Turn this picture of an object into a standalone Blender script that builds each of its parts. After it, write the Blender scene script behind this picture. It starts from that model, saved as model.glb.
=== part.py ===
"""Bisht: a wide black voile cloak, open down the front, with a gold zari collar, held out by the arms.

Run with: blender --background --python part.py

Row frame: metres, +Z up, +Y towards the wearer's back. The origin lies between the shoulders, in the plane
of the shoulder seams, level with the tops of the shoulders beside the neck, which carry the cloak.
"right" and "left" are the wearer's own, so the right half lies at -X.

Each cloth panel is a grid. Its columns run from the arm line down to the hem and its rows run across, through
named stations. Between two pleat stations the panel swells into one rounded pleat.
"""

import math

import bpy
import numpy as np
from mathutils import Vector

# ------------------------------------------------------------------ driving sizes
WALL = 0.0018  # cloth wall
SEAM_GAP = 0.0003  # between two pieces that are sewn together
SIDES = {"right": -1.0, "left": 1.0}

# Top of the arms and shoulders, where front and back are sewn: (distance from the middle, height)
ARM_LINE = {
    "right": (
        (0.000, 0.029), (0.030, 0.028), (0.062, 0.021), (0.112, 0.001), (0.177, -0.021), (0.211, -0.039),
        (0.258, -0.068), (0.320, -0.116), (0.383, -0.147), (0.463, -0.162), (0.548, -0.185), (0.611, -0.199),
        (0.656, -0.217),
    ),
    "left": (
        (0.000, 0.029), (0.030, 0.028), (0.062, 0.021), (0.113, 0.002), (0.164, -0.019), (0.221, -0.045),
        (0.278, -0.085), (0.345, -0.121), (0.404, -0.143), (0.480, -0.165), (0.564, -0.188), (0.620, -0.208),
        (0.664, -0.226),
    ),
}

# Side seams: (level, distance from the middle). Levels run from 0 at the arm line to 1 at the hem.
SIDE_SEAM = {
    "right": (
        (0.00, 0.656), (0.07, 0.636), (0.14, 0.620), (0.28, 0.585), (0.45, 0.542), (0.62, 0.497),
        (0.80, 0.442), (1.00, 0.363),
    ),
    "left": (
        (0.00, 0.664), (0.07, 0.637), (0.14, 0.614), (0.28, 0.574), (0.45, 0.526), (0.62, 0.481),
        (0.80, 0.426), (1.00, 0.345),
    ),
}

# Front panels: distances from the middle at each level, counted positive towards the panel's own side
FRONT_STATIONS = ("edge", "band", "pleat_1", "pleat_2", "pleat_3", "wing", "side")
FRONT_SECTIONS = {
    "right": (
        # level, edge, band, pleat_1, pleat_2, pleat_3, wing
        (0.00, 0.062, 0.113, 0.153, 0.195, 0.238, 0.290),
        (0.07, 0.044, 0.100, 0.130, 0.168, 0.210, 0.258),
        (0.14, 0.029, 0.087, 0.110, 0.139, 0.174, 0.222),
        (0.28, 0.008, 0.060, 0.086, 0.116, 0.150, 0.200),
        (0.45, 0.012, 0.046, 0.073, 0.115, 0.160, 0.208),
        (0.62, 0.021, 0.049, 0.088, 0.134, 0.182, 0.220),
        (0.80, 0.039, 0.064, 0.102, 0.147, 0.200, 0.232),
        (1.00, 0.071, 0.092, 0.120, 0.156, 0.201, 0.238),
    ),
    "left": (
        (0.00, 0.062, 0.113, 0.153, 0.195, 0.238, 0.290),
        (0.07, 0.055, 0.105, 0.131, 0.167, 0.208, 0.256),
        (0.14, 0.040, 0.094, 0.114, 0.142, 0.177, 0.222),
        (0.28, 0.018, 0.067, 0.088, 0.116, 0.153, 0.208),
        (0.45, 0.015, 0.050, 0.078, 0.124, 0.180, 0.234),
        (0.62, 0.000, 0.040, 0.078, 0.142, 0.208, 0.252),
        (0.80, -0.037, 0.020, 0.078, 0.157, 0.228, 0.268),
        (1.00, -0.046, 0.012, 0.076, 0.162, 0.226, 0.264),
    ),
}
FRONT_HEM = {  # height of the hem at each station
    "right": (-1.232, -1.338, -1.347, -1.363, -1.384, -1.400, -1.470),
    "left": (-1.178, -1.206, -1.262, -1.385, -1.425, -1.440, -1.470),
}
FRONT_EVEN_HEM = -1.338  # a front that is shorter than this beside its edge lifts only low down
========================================
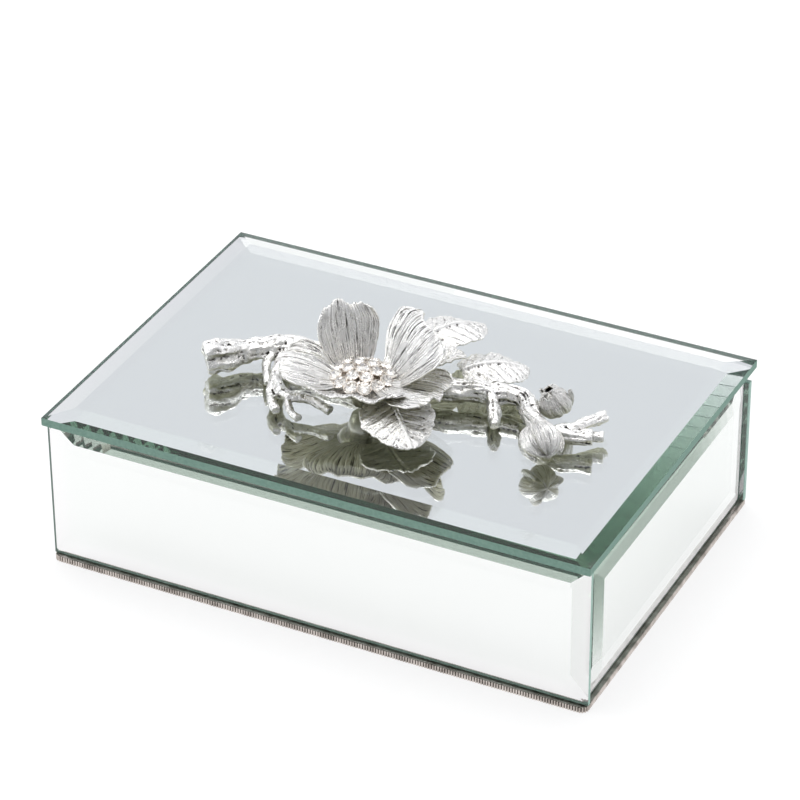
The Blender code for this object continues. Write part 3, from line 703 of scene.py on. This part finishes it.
========================================
What you have to do: Exactly the lines from the line with "Turn this picture" to the line with "Run with: blender", both included, are to be extracted, and no others.

Full output:
Turn this picture of an object into a standalone Blender script that builds each of its parts. After it, write the Blender scene script behind this picture. It starts from that model, saved as model.glb.
=== part.py ===
"""Bisht: a wide black voile cloak, open down the front, with a gold zari collar, held out by the arms.

Run with: blender --background --python part.py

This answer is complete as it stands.